• Problem to work on
Reproduce the entire listing word for word.

++++ Information supplied

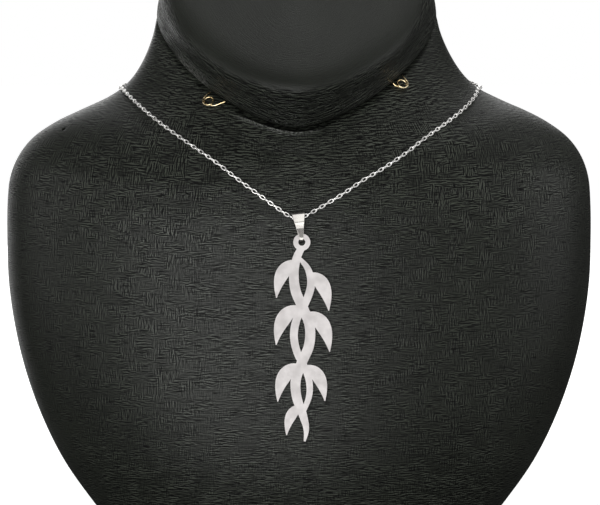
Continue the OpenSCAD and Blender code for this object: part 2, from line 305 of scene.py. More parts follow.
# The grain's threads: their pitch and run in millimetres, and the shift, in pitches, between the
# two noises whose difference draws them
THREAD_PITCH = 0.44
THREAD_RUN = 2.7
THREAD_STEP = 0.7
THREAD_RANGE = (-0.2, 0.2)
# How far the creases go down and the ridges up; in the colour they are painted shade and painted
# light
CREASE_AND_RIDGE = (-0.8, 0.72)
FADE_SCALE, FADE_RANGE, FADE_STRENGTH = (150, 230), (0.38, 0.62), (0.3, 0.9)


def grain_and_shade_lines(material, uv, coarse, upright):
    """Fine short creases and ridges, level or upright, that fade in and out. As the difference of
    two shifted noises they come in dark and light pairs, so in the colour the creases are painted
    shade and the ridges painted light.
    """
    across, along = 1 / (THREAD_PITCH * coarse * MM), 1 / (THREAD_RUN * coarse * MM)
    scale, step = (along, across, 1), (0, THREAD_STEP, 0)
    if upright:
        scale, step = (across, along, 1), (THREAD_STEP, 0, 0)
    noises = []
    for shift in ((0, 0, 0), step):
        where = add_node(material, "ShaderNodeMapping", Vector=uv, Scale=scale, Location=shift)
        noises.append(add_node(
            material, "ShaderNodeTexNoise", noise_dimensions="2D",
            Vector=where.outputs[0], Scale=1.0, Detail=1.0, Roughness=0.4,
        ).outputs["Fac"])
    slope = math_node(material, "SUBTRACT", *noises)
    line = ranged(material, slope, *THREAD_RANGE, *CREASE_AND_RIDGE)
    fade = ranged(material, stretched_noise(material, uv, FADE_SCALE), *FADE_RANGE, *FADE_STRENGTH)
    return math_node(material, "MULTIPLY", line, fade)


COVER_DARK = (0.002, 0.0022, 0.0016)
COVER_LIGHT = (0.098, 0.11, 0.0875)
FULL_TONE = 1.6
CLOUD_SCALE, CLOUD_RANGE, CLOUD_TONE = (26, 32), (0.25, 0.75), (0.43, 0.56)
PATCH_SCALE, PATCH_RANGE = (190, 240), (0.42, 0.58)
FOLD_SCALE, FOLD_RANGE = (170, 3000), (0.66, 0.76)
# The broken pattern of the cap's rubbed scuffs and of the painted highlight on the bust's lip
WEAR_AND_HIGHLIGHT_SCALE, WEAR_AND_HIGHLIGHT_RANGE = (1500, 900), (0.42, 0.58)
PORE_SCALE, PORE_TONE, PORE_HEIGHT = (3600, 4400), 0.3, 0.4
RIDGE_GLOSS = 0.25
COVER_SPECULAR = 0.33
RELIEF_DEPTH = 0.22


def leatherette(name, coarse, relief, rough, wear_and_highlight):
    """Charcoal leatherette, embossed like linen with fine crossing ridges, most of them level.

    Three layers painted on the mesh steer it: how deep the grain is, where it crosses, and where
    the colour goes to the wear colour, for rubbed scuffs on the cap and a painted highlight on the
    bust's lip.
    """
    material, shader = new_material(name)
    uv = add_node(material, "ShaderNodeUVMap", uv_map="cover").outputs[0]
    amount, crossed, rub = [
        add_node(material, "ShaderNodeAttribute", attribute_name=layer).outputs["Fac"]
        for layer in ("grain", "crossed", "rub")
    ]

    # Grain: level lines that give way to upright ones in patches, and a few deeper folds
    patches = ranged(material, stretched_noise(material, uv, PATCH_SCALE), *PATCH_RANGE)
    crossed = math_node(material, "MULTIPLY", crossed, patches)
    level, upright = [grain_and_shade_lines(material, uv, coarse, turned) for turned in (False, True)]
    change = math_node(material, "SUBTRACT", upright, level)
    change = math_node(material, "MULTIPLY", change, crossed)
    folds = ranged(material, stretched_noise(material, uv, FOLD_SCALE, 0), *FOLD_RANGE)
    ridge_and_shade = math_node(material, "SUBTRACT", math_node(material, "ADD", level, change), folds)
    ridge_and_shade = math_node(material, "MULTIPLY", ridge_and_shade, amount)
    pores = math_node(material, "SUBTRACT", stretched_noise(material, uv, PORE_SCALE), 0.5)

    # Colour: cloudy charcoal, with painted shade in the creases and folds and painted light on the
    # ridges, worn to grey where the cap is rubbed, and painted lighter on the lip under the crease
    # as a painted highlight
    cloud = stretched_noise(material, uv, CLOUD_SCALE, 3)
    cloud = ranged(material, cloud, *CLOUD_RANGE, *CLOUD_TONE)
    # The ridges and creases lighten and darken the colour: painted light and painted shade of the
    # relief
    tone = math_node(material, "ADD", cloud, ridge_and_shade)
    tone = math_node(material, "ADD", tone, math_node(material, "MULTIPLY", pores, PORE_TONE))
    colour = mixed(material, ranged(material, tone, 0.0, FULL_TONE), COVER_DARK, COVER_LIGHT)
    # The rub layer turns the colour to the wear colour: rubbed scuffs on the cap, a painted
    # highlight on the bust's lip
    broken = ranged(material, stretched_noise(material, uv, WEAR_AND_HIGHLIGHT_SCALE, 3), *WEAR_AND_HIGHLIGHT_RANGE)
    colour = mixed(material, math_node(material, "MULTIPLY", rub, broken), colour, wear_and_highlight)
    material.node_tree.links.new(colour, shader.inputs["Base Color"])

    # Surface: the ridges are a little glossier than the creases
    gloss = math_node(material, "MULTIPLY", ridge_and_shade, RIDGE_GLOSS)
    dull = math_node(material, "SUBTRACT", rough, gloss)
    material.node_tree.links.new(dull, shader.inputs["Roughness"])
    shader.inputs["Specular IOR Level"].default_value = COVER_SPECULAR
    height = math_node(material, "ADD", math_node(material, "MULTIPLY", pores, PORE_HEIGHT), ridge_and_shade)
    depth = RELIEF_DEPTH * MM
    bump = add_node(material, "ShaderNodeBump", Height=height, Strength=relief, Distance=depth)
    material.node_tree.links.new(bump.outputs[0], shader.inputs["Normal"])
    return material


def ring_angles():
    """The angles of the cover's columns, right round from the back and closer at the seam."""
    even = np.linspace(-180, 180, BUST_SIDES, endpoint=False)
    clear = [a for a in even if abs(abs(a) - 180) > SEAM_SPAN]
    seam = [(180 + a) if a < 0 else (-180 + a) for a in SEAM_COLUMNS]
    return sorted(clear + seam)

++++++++

• Full output
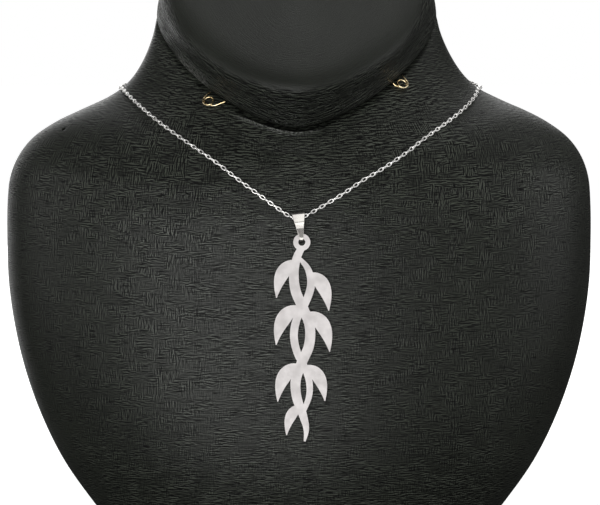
Continue the OpenSCAD and Blender code for this object: part 2, from line 305 of scene.py. More parts follow.
# The grain's threads: their pitch and run in millimetres, and the shift, in pitches, between the
# two noises whose difference draws them
THREAD_PITCH = 0.44
THREAD_RUN = 2.7
THREAD_STEP = 0.7
THREAD_RANGE = (-0.2, 0.2)
# How far the creases go down and the ridges up; in the colour they are painted shade and painted
# light
CREASE_AND_RIDGE = (-0.8, 0.72)
FADE_SCALE, FADE_RANGE, FADE_STRENGTH = (150, 230), (0.38, 0.62), (0.3, 0.9)


def grain_and_shade_lines(material, uv, coarse, upright):
    """Fine short creases and ridges, level or upright, that fade in and out. As the difference of
    two shifted noises they come in dark and light pairs, so in the colour the creases are painted
    shade and the ridges painted light.
    """
    across, along = 1 / (THREAD_PITCH * coarse * MM), 1 / (THREAD_RUN * coarse * MM)
    scale, step = (along, across, 1), (0, THREAD_STEP, 0)
    if upright:
        scale, step = (across, along, 1), (THREAD_STEP, 0, 0)
    noises = []
    for shift in ((0, 0, 0), step):
        where = add_node(material, "ShaderNodeMapping", Vector=uv, Scale=scale, Location=shift)
        noises.append(add_node(
            material, "ShaderNodeTexNoise", noise_dimensions="2D",
            Vector=where.outputs[0], Scale=1.0, Detail=1.0, Roughness=0.4,
        ).outputs["Fac"])
    slope = math_node(material, "SUBTRACT", *noises)
    line = ranged(material, slope, *THREAD_RANGE, *CREASE_AND_RIDGE)
    fade = ranged(material, stretched_noise(material, uv, FADE_SCALE), *FADE_RANGE, *FADE_STRENGTH)
    return math_node(material, "MULTIPLY", line, fade)


COVER_DARK = (0.002, 0.0022, 0.0016)
COVER_LIGHT = (0.098, 0.11, 0.0875)
FULL_TONE = 1.6
CLOUD_SCALE, CLOUD_RANGE, CLOUD_TONE = (26, 32), (0.25, 0.75), (0.43, 0.56)
PATCH_SCALE, PATCH_RANGE = (190, 240), (0.42, 0.58)
FOLD_SCALE, FOLD_RANGE = (170, 3000), (0.66, 0.76)
# The broken pattern of the cap's rubbed scuffs and of the painted highlight on the bust's lip
WEAR_AND_HIGHLIGHT_SCALE, WEAR_AND_HIGHLIGHT_RANGE = (1500, 900), (0.42, 0.58)
PORE_SCALE, PORE_TONE, PORE_HEIGHT = (3600, 4400), 0.3, 0.4
RIDGE_GLOSS = 0.25
COVER_SPECULAR = 0.33
RELIEF_DEPTH = 0.22


def leatherette(name, coarse, relief, rough, wear_and_highlight):
    """Charcoal leatherette, embossed like linen with fine crossing ridges, most of them level.

    Three layers painted on the mesh steer it: how deep the grain is, where it crosses, and where
    the colour goes to the wear colour, for rubbed scuffs on the cap and a painted highlight on the
    bust's lip.
    """
    material, shader = new_material(name)
    uv = add_node(material, "ShaderNodeUVMap", uv_map="cover").outputs[0]
    amount, crossed, rub = [
        add_node(material, "ShaderNodeAttribute", attribute_name=layer).outputs["Fac"]
        for layer in ("grain", "crossed", "rub")
    ]

    # Grain: level lines that give way to upright ones in patches, and a few deeper folds
    patches = ranged(material, stretched_noise(material, uv, PATCH_SCALE), *PATCH_RANGE)
    crossed = math_node(material, "MULTIPLY", crossed, patches)
    level, upright = [grain_and_shade_lines(material, uv, coarse, turned) for turned in (False, True)]
    change = math_node(material, "SUBTRACT", upright, level)
    change = math_node(material, "MULTIPLY", change, crossed)
    folds = ranged(material, stretched_noise(material, uv, FOLD_SCALE, 0), *FOLD_RANGE)
    ridge_and_shade = math_node(material, "SUBTRACT", math_node(material, "ADD", level, change), folds)
    ridge_and_shade = math_node(material, "MULTIPLY", ridge_and_shade, amount)
    pores = math_node(material, "SUBTRACT", stretched_noise(material, uv, PORE_SCALE), 0.5)

    # Colour: cloudy charcoal, with painted shade in the creases and folds and painted light on the
    # ridges, worn to grey where the cap is rubbed, and painted lighter on the lip under the crease
    # as a painted highlight
    cloud = stretched_noise(material, uv, CLOUD_SCALE, 3)
    cloud = ranged(material, cloud, *CLOUD_RANGE, *CLOUD_TONE)
    # The ridges and creases lighten and darken the colour: painted light and painted shade of the
    # relief
    tone = math_node(material, "ADD", cloud, ridge_and_shade)
    tone = math_node(material, "ADD", tone, math_node(material, "MULTIPLY", pores, PORE_TONE))
    colour = mixed(material, ranged(material, tone, 0.0, FULL_TONE), COVER_DARK, COVER_LIGHT)
    # The rub layer turns the colour to the wear colour: rubbed scuffs on the cap, a painted
    # highlight on the bust's lip
    broken = ranged(material, stretched_noise(material, uv, WEAR_AND_HIGHLIGHT_SCALE, 3), *WEAR_AND_HIGHLIGHT_RANGE)
    colour = mixed(material, math_node(material, "MULTIPLY", rub, broken), colour, wear_and_highlight)
    material.node_tree.links.new(colour, shader.inputs["Base Color"])

    # Surface: the ridges are a little glossier than the creases
    gloss = math_node(material, "MULTIPLY", ridge_and_shade, RIDGE_GLOSS)
    dull = math_node(material, "SUBTRACT", rough, gloss)
    material.node_tree.links.new(dull, shader.inputs["Roughness"])
    shader.inputs["Specular IOR Level"].default_value = COVER_SPECULAR
    height = math_node(material, "ADD", math_node(material, "MULTIPLY", pores, PORE_HEIGHT), ridge_and_shade)
    depth = RELIEF_DEPTH * MM
    bump = add_node(material, "ShaderNodeBump", Height=height, Strength=relief, Distance=depth)
    material.node_tree.links.new(bump.outputs[0], shader.inputs["Normal"])
    return material


def ring_angles():
    """The angles of the cover's columns, right round from the back and closer at the seam."""
    even = np.linspace(-180, 180, BUST_SIDES, endpoint=False)
    clear = [a for a in even if abs(abs(a) - 180) > SEAM_SPAN]
    seam = [(180 + a) if a < 0 else (-180 + a) for a in SEAM_COLUMNS]
    return sorted(clear + seam)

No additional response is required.